One question likely to be posed is whether these findings provide evidence that the news media are pro-Obama. Is there some element in these numbers that reflects a rooting by journalists for Obama and against McCain, unconscious or otherwise? The data do not provide conclusive answers. They do offer a strong suggestion that winning in politics begat winning coverage, thanks in part to the relentless tendency of the press to frame its coverage of national elections as running narratives about the relative position of the candidates in the polls and internal tactical maneuvering to alter those positions. Obama’s coverage was negative in tone when he was dropping in the polls, and became positive when he began to rise, and it was just so for McCain as well. Nor are these numbers different than what we have seen before. Obama’s numbers are similar to what we saw for John Kerry four years ago as he began rising in the polls, and McCain’s numbers are almost identical to what we saw eight years ago for Democrat Al Gore.

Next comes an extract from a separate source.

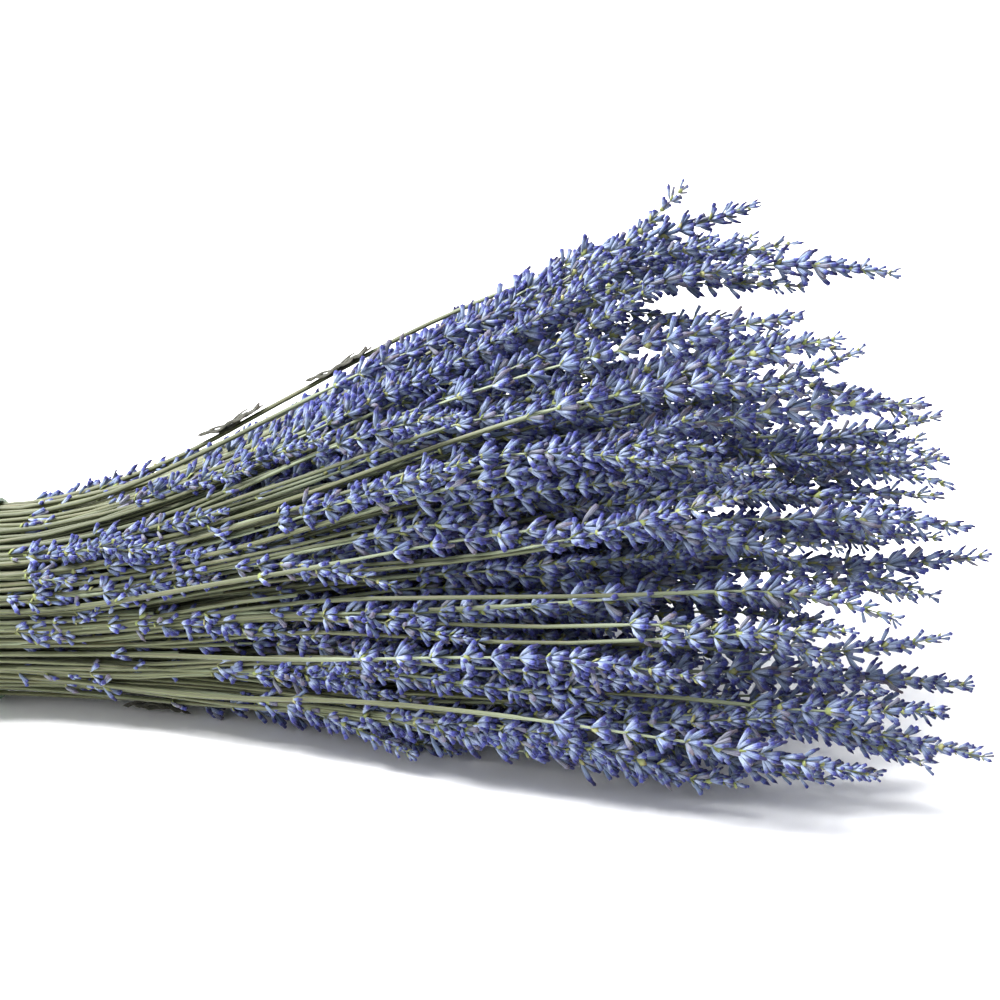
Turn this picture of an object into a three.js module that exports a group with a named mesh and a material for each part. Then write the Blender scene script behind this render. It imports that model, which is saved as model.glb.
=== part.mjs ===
// A bunch of dried lavender lying on its side, held by one elastic band.
// Millimetres. +X runs from the cut ends to the flower heads, +Z is up, and the bunch rests on z = 0.
// The origin is under the middle of the bunch.
import * as THREE from 'three';

// ---- driving dimensions ----
const BUNCH_LENGTH = 460; // cut ends to the farthest flower tip
const TIE_X = 100; // from the cut ends to the middle of the band
const BUNDLE_RADIUS = 35; // the stems where the band holds them
const SPREAD_SIDE = 80; // how much the half width grows towards the heads
const SPREAD_UP = 62; // how much the half height grows towards the heads
const STEM_RADIUS = 1.05;
const SPIKE_RADIUS = 4.6; // a whorl of flowers
const SPIKE_LENGTH = 62;
const BAND_WIDTH = 8;
const BAND_THICKNESS = 1.2;
const LEAF_LENGTH = 26;
const LEAF_WIDTH = 3.4;
const LEAF_THICKNESS = 0.8;
const LEAF_CURL = 2; // how far its ends curl away
const LEAF_POINT = 0.25; // its ends' share of the full width
const CLEARANCE = 0.3; // between pieces that touch

// ---- counts ----
const SPRIG_COUNT = 56;
const SUNFLOWER_PLACES = 130; // places tried, from the outside in
const WHORLS = 5; // flower whorls on one spike
const SPRIG_SIDES = 6;
const BAND_SEGMENTS = 36;
const STEM_STATIONS = 4;
const LEAF_STATIONS = 6;

// ---- how the bunch fans out ----
const OUTERMOST = 0.97; // the outermost stems, as a share of the bundle's radius
const SPACING = 0.18; // least distance between stems in the bundle, as a share of its radius
const BAND_FLAT = Math.cos(Math.PI / BAND_SEGMENTS); // a facet's middle is this much nearer the axis
const BAND_INNER = (OUTERMOST * BUNDLE_RADIUS + STEM_RADIUS + CLEARANCE) / BAND_FLAT;
const BAND_OUTER = BAND_INNER + BAND_THICKNESS;
const HELD = BAND_WIDTH / 2 + 1; // each side of the band's middle, the stems run straight
const NEAREST = 0.39; // reach of the shortest sprigs of the pattern
const FARTHEST = 0.9; // reach of the longest, in the middle of the bunch
const FARTHEST_OUTSIDE = 0.745; // reach of the longest on the outside
const STRETCH_RANGE = [0.8, 1.15]; // a pattern spike's length, as shares of SPIKE_LENGTH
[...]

What the findings also reveal is the reinforcing—rather than press-generated—effects of media. We see a repeating pattern here in which the press first offers a stenographic account of candidate rhetoric and behavior, while also on the watch for misstatements and gaffes. Then, in a secondary reaction, it measures the political impact of what it has reported. This is magnified in particular during presidential races by the prevalence of polling and especially daily tracking. While this echo effect exists in all press coverage, it is far more intense in presidential elections, with the explosion of daily tracking polls, state polls, poll aggregation sites and the 24-hour cable debate over their implications. Even coverage of the candidate’s policy positions and rhetoric, our reading of these stories suggest, was tied to horse race and took on its cast.